I tutor kids through a volunteer program. And I’m sure they’ve been taught - but not all of them have learned. The kids who picked up the concept right away are fine. It’s the ones who don’t have a handle on it yet.
In the local school district, they don’t have books, they just have worksheets (and usually just that day’s worksheets. All of the past worksheets have (according to the kids) been taken back by the teacher). So the kid I’m helping has no idea what regrouping is, and I wasn’t taught with the word “regrouping,” so I’m not sure what it means. And so I stare at this problem and guess that they want it to be understood that 438 is 4 hundreds, 3 tens, and 8 ones (which is a concept that needs to be learned - but not the concept that is being emphasized for this particular problem). But I don’t know that because I wasn’t in class with the kid.

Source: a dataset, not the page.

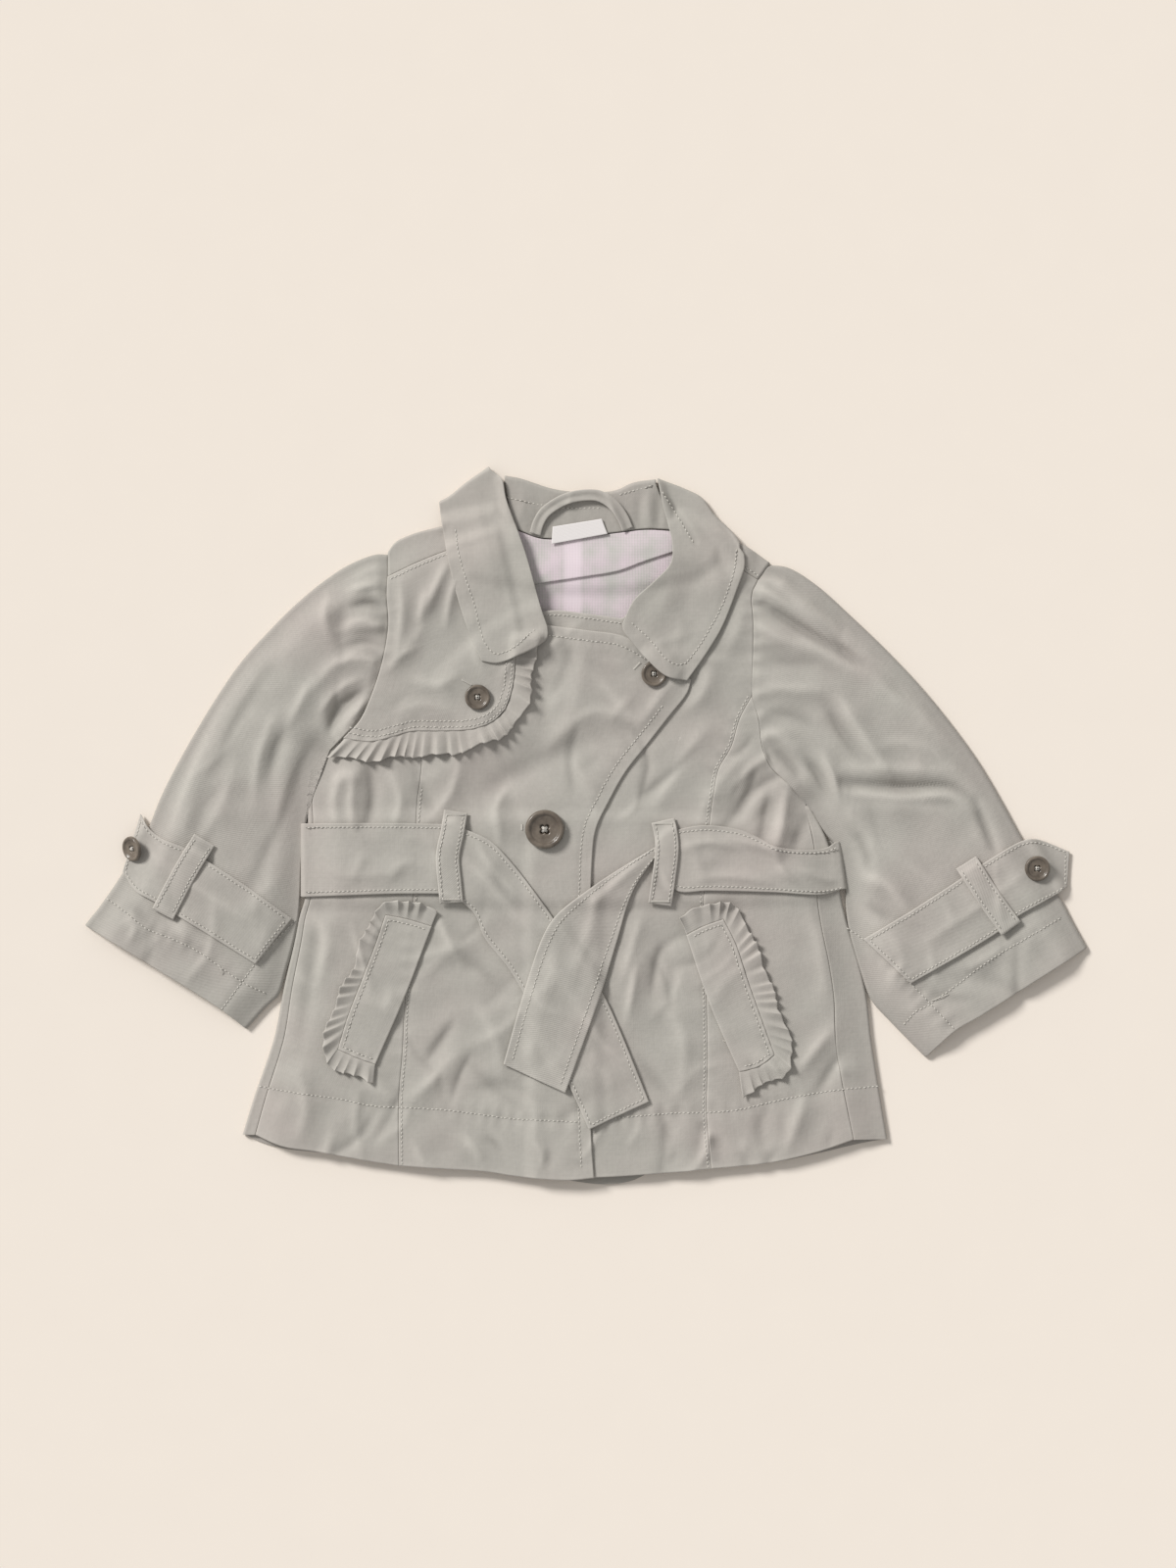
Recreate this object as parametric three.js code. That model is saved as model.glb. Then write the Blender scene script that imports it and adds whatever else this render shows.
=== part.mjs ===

For tutoring, I spend a lot of time trying to guess what they were supposed to have been taught “did your teacher use the word _____?” “do you remember any words they did use?” “did they draw a picture on the board?” “were the numbers up and down or sideways?” “did they draw x’s or circles anywhere?” but there’s often not enough information for someone other than the teacher to help. It’s great to have a deeper understanding of the problem and multiple methods of solving it, but there needs to be more.
So, my daughter told me they did discuss/learn this in class. However, none of the classwork has been graded and sent home, so we had not seen it at home. All HW we saw and assisted with did not do this. They borrowed, but re-grouping was not part of it.
Still, the teacher was not pulling this out of nowhere. But it was not practiced enough for a test in our opinion.
Think of it the other way, the problem that is targeted is not basic arithmetic but barriers to learning higher math.
Overloading terms that students will need to unlearn in the future. There is no reason to avoid the more accurate terms except that parents, who were limited by learning under the old method can’t intuitively understand it, because they learned under the old model.